Given problem: Copy each line below that includes "caption".

Exercise data:

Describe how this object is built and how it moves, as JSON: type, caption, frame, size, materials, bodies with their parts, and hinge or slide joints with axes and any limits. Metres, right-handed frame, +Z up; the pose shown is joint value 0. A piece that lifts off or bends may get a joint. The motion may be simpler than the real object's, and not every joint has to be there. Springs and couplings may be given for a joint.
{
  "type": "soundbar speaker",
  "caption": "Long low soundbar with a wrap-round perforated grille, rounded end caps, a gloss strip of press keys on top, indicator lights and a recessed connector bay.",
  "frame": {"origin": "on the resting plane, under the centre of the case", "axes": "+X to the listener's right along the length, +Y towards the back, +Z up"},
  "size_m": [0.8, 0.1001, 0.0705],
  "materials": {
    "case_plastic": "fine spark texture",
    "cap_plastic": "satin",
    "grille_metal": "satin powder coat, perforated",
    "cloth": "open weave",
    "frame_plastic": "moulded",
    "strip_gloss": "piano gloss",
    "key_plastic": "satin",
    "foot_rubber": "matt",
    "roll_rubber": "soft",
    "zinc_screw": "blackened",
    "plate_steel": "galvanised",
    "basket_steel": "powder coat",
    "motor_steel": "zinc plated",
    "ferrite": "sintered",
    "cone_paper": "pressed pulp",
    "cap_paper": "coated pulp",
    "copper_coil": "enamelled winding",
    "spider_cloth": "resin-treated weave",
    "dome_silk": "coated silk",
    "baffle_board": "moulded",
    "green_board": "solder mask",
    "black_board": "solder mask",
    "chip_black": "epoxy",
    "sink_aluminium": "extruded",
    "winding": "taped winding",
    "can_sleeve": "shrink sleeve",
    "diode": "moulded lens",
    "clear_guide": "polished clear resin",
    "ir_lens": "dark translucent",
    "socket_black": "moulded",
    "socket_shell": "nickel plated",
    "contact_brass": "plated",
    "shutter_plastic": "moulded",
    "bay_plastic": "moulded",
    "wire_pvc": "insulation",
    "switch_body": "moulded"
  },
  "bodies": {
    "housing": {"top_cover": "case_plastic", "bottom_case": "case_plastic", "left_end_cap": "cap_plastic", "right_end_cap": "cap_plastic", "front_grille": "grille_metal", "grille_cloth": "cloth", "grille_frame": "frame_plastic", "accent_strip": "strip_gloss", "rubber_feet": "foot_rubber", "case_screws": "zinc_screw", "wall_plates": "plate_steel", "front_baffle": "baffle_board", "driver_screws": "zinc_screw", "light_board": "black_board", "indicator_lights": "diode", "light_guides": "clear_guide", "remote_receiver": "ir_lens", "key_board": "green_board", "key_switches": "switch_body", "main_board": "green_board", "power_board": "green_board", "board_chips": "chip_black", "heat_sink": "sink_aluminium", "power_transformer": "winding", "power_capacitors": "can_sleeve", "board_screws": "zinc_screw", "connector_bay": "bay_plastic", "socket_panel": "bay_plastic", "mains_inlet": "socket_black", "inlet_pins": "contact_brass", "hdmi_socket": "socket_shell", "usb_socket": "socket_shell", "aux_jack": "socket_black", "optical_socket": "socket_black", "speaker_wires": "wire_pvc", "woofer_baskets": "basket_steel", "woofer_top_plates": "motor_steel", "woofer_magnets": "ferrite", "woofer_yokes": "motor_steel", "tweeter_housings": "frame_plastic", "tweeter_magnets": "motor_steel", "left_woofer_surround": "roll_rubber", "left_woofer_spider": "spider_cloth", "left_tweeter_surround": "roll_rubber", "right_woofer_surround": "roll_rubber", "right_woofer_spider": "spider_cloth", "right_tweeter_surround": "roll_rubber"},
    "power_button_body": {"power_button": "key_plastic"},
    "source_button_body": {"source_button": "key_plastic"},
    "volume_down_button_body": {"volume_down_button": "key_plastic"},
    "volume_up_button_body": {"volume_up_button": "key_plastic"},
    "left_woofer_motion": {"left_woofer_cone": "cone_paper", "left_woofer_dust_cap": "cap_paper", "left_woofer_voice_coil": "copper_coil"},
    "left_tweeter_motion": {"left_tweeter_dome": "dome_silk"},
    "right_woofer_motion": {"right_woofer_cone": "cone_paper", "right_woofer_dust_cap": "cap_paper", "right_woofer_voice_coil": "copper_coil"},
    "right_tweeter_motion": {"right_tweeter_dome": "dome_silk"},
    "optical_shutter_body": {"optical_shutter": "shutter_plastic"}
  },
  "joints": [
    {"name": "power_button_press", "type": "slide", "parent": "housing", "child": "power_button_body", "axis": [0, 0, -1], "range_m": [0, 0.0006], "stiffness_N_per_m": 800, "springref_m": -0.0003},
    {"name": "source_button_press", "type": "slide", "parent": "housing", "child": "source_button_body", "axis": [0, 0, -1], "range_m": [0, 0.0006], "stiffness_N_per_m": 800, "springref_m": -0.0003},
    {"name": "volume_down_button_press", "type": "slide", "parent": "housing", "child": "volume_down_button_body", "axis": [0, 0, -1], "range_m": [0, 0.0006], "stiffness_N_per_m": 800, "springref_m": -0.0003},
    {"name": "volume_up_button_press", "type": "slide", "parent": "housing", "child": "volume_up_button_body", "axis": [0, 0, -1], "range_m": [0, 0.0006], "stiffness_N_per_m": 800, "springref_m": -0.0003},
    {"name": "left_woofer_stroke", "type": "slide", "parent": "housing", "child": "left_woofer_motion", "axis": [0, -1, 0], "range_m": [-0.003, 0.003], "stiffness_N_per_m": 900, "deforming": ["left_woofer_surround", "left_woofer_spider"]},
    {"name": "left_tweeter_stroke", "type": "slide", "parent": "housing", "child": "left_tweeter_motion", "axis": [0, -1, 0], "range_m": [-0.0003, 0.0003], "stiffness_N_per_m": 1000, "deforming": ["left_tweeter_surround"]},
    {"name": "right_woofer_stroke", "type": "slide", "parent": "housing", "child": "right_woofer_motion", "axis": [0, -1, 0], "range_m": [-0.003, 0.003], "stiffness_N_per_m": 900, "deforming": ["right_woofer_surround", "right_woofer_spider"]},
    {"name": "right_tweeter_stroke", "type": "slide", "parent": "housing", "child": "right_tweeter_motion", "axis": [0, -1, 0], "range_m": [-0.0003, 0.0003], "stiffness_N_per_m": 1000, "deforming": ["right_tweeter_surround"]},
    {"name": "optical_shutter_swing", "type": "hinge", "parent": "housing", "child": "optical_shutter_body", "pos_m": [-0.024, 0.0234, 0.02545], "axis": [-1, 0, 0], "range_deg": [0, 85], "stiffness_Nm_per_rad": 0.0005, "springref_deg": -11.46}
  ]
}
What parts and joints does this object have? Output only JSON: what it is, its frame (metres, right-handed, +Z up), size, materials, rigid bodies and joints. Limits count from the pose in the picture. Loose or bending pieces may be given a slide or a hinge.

Finished answer:
Describe how this object is built and how it moves, as JSON: type, caption, frame, size, materials, bodies with their parts, and hinge or slide joints with axes and any limits. Metres, right-handed frame, +Z up; the pose shown is joint value 0. A piece that lifts off or bends may get a joint. The motion may be simpler than the real object's, and not every joint has to be there. Springs and couplings may be given for a joint.
  "caption": "Long low soundbar with a wrap-round perforated grille, rounded end caps, a gloss strip of press keys on top, indicator lights and a recessed connector bay.",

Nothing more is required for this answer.